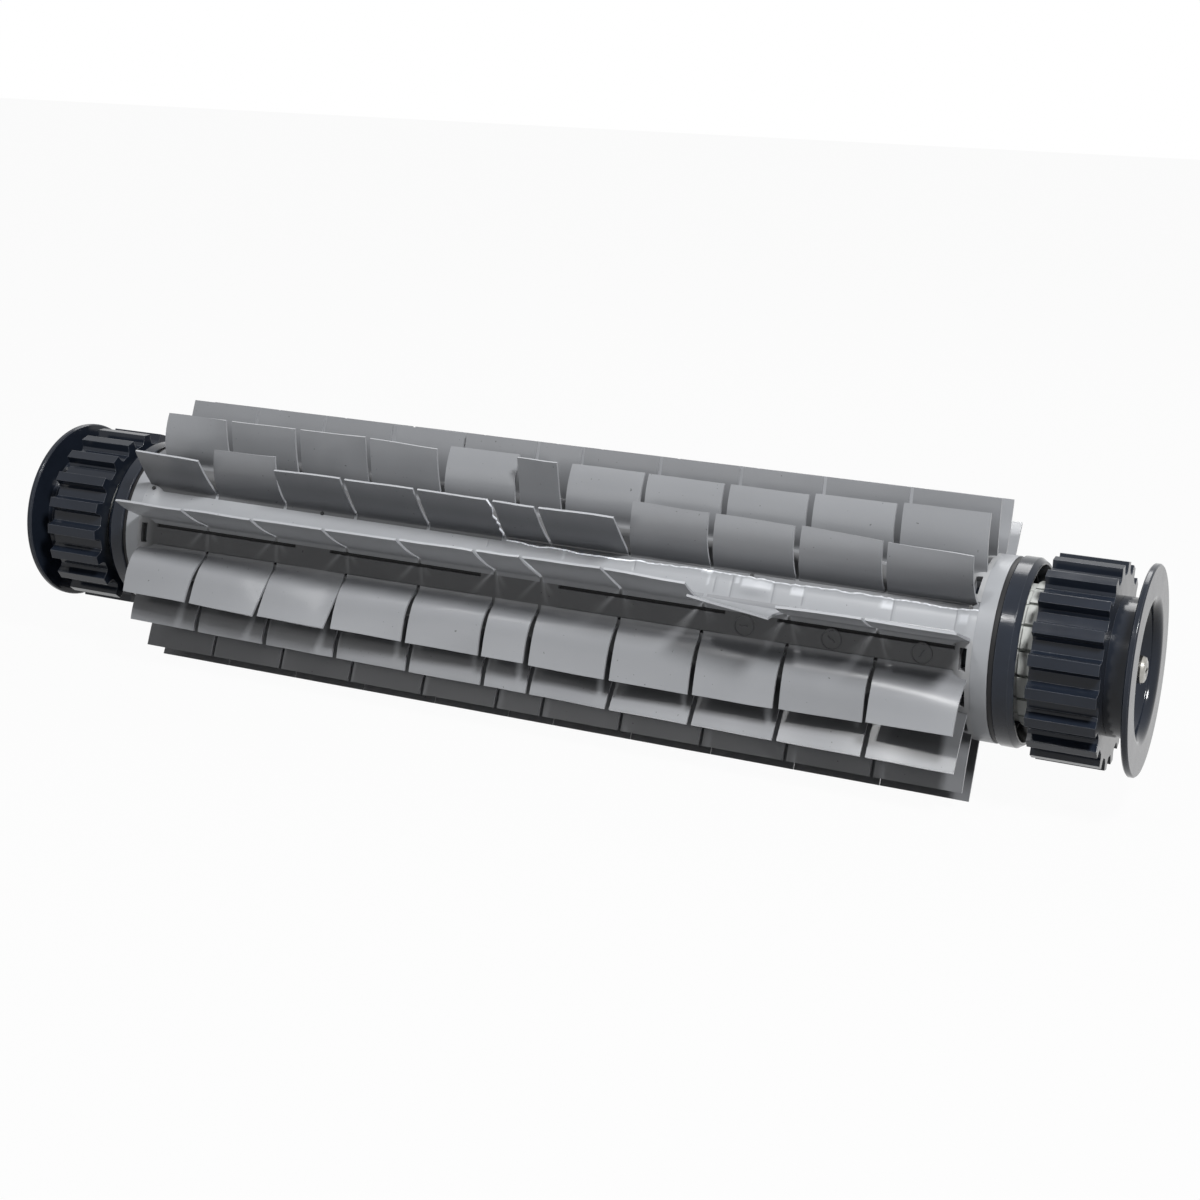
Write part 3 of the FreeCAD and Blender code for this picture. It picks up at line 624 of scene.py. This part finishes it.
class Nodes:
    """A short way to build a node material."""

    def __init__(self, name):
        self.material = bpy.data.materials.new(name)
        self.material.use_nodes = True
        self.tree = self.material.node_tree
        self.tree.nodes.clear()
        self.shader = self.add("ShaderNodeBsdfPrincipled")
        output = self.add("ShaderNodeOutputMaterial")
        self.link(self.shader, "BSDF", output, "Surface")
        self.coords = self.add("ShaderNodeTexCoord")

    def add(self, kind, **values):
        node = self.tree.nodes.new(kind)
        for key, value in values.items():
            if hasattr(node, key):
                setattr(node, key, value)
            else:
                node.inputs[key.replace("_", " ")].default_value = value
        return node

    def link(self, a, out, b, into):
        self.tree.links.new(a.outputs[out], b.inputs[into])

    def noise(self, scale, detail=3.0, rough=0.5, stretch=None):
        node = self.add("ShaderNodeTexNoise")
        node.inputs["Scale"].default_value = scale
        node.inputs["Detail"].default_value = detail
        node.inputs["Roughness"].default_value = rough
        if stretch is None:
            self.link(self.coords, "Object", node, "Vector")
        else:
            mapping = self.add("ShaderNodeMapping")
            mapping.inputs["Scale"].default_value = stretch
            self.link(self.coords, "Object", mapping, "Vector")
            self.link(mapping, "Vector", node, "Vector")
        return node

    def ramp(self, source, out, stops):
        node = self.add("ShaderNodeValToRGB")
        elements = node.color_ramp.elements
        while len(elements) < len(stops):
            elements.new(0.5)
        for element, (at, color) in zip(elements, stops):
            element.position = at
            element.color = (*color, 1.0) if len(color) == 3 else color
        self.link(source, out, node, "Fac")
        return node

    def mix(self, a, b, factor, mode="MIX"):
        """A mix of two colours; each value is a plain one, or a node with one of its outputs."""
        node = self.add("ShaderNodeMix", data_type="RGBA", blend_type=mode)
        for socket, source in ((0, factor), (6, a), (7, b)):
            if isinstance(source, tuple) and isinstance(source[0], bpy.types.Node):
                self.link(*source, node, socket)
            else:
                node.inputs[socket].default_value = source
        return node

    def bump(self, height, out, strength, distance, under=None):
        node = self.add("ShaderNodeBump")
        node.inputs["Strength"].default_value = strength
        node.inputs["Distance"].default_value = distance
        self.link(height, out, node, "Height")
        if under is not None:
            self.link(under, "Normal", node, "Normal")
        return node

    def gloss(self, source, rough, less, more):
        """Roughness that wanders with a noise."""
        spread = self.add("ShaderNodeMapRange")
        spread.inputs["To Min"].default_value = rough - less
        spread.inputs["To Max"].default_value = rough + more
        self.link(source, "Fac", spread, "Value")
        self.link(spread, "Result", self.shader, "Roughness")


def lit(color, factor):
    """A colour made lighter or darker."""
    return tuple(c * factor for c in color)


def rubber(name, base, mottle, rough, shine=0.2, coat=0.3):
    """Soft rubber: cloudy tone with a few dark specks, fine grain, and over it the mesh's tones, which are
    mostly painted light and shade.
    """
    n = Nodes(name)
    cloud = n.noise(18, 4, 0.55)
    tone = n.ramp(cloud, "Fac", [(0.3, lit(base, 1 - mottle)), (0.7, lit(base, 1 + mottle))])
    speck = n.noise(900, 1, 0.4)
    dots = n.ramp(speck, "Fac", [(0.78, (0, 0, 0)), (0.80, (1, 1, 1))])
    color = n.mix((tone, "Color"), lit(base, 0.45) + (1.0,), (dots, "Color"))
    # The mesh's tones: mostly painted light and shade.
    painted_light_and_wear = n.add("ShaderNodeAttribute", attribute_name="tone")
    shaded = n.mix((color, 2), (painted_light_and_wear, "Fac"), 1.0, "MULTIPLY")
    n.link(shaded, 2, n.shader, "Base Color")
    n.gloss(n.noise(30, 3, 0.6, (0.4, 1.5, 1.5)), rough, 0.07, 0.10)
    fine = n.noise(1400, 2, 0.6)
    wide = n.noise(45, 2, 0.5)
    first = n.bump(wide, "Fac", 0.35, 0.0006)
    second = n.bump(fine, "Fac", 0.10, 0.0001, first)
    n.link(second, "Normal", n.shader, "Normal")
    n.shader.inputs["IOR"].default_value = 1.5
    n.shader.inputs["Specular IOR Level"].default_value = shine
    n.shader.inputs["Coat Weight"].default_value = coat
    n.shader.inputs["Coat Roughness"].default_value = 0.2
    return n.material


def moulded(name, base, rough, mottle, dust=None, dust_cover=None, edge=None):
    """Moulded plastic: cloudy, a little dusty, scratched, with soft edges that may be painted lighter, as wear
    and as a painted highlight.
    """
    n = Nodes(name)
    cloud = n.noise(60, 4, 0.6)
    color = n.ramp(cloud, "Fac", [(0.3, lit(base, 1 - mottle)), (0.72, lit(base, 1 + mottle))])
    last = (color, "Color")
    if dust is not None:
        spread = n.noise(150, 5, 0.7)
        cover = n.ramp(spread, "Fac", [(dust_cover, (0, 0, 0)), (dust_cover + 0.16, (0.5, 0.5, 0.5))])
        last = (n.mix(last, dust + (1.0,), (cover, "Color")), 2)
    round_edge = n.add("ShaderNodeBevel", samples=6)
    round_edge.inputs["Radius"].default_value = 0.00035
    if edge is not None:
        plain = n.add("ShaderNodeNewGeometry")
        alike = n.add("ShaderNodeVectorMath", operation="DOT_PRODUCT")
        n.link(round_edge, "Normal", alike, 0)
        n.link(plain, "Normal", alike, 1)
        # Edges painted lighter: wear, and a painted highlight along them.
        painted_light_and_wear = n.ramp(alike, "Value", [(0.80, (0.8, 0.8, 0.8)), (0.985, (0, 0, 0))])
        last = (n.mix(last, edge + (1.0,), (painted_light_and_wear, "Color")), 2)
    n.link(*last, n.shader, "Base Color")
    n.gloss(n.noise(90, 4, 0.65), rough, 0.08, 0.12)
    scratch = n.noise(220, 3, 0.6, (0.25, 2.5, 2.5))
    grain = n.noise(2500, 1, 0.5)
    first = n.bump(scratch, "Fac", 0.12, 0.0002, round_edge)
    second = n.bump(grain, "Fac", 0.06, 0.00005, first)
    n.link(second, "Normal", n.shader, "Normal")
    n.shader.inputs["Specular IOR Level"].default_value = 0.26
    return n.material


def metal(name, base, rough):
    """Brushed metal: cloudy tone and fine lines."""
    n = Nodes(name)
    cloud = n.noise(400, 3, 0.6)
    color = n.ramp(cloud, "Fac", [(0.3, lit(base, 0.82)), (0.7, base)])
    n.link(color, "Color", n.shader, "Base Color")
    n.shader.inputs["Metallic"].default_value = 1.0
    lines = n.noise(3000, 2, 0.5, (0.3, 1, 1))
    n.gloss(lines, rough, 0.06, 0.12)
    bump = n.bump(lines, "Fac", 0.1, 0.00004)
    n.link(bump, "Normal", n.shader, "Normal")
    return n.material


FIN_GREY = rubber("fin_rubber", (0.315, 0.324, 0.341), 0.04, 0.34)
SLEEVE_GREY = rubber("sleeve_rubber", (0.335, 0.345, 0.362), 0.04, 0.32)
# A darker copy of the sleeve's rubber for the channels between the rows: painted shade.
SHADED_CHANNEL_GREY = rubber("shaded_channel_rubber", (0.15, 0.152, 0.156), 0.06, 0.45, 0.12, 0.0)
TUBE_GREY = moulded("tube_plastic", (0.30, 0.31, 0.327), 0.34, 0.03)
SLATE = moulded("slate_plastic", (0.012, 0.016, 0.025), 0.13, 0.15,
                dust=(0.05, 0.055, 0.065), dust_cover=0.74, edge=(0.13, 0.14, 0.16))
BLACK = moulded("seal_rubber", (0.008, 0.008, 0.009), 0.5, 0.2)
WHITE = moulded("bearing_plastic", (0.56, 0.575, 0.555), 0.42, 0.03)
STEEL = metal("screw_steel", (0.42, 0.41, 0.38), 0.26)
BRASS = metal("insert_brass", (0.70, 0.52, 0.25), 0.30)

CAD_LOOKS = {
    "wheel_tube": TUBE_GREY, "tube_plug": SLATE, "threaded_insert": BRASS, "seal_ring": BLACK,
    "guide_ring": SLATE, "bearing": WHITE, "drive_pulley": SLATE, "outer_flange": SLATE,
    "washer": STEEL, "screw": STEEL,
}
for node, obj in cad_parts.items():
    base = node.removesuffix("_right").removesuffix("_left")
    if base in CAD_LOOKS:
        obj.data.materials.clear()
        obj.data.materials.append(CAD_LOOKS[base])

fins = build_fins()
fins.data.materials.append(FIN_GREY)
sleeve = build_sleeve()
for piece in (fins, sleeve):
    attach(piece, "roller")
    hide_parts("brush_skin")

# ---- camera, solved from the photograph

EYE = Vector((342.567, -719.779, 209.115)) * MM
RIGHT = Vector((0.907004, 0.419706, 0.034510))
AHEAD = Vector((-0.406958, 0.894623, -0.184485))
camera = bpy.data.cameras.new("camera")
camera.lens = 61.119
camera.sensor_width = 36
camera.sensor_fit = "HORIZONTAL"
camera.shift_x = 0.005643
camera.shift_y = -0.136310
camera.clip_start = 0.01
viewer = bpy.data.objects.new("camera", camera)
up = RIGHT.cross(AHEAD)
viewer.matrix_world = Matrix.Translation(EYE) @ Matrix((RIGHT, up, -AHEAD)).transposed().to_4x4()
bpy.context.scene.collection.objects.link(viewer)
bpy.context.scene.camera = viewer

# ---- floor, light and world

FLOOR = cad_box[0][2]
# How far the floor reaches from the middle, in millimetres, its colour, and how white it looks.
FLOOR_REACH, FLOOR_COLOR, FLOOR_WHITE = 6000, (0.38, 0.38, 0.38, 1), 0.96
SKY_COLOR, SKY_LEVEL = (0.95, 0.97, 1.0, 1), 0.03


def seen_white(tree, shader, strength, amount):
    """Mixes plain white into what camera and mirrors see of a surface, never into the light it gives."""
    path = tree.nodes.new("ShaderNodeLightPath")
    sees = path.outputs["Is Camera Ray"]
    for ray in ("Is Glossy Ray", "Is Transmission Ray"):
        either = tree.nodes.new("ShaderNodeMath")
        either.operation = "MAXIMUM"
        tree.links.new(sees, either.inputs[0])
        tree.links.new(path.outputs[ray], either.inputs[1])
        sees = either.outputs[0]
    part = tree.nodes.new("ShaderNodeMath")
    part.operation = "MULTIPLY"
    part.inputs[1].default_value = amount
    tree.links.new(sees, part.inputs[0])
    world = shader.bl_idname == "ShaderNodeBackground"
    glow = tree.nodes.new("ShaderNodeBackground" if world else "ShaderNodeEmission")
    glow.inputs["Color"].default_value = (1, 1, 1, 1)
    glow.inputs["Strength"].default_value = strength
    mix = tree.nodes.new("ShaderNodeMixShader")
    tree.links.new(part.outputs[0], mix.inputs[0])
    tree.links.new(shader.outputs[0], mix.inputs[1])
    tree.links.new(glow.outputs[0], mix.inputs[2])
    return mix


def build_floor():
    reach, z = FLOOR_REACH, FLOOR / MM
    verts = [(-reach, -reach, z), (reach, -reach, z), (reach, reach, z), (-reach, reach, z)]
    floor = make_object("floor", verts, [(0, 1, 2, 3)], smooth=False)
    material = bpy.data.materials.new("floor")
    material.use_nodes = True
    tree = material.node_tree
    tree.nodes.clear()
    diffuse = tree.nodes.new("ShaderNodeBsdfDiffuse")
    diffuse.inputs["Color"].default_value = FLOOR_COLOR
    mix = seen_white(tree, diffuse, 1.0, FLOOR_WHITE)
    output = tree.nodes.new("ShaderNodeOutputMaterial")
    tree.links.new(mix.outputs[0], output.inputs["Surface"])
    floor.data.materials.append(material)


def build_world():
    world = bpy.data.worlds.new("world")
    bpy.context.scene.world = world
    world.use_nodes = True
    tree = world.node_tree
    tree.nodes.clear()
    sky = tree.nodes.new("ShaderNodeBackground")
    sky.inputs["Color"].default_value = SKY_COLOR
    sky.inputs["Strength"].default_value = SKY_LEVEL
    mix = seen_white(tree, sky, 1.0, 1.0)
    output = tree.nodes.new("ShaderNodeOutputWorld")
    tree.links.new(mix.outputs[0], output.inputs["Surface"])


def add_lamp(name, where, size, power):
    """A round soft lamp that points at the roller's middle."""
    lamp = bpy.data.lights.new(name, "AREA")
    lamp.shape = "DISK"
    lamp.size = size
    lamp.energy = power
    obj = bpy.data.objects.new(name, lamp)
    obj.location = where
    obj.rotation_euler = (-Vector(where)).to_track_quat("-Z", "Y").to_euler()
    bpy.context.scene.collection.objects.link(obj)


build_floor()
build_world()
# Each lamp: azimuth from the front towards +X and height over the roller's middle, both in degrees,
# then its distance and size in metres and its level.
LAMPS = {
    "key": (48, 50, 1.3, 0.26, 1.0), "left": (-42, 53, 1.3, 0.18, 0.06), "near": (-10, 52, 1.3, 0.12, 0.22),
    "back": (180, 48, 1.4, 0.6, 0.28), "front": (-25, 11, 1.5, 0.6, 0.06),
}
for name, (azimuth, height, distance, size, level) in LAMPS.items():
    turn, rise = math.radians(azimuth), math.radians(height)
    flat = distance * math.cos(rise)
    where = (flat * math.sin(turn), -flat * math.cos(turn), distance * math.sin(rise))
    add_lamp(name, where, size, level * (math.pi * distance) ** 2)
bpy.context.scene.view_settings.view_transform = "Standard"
* * *
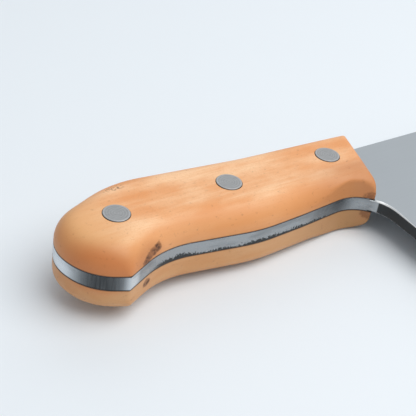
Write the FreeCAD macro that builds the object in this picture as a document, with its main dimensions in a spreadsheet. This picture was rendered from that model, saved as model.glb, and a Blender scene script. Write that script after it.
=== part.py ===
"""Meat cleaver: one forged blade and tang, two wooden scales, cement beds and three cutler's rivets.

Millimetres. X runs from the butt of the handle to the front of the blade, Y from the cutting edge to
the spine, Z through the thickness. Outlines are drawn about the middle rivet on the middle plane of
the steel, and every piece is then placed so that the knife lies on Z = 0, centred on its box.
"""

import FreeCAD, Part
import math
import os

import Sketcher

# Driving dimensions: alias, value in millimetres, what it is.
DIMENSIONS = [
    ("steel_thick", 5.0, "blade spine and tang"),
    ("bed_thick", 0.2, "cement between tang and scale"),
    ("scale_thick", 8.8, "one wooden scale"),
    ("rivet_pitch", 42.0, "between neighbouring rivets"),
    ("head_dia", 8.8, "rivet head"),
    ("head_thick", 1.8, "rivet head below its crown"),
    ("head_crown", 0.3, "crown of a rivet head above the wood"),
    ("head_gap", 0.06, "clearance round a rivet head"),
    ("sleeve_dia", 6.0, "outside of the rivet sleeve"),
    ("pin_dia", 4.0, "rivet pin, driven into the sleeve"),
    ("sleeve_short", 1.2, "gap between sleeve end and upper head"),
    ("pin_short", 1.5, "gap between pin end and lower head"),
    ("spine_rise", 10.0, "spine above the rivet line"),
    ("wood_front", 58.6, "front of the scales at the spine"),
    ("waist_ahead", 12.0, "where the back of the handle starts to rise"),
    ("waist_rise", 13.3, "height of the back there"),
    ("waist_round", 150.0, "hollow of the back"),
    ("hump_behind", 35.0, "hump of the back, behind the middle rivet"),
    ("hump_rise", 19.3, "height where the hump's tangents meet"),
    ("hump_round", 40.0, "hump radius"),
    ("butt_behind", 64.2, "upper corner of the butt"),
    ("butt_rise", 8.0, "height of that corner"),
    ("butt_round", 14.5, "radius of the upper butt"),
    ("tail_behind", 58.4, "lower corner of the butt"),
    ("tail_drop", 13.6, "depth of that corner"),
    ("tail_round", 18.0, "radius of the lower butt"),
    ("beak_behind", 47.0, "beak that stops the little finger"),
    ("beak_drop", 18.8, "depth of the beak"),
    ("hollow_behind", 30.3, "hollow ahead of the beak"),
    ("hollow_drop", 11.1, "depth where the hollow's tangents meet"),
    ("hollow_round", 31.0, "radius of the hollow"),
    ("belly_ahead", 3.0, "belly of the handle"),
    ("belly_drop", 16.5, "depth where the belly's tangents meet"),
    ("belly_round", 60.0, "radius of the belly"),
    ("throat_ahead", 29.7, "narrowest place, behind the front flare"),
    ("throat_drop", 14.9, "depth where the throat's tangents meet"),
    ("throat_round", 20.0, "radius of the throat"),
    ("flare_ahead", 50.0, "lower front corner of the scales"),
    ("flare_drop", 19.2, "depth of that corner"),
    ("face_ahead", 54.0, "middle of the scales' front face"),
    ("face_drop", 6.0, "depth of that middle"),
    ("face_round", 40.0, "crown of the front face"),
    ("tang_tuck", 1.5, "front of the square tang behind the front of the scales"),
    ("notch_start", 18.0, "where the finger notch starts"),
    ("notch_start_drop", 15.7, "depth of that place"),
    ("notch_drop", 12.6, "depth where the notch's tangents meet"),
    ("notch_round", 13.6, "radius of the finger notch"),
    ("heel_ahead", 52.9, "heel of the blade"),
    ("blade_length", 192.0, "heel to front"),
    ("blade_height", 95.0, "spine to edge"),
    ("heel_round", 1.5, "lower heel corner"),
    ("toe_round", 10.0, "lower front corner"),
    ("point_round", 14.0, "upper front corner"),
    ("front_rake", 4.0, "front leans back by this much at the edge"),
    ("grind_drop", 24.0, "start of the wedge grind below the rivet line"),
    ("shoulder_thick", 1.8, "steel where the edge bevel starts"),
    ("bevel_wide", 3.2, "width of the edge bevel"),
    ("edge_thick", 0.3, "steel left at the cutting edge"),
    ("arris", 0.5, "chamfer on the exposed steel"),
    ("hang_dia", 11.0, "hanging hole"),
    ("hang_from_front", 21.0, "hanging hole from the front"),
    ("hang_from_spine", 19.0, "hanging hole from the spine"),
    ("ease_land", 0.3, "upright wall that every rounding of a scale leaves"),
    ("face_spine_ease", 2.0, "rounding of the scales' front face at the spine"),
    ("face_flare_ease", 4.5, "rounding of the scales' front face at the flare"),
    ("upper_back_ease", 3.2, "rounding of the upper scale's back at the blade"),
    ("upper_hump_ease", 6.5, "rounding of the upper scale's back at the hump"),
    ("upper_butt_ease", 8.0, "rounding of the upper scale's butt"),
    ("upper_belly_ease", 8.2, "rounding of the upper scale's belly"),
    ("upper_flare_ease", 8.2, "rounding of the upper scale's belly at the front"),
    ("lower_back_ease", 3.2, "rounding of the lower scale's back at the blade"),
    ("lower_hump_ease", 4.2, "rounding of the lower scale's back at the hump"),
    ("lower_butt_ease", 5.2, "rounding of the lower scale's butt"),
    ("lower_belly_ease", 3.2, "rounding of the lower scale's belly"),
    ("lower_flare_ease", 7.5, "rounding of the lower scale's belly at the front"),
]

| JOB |
Output exactly one stretch of the listing: from the line containing "Write part 3" through the line containing "short way to", both end lines included.

| EXPECTED ANSWER |
Write part 3 of the FreeCAD and Blender code for this picture. It picks up at line 624 of scene.py. This part finishes it.
class Nodes:
    """A short way to build a node material."""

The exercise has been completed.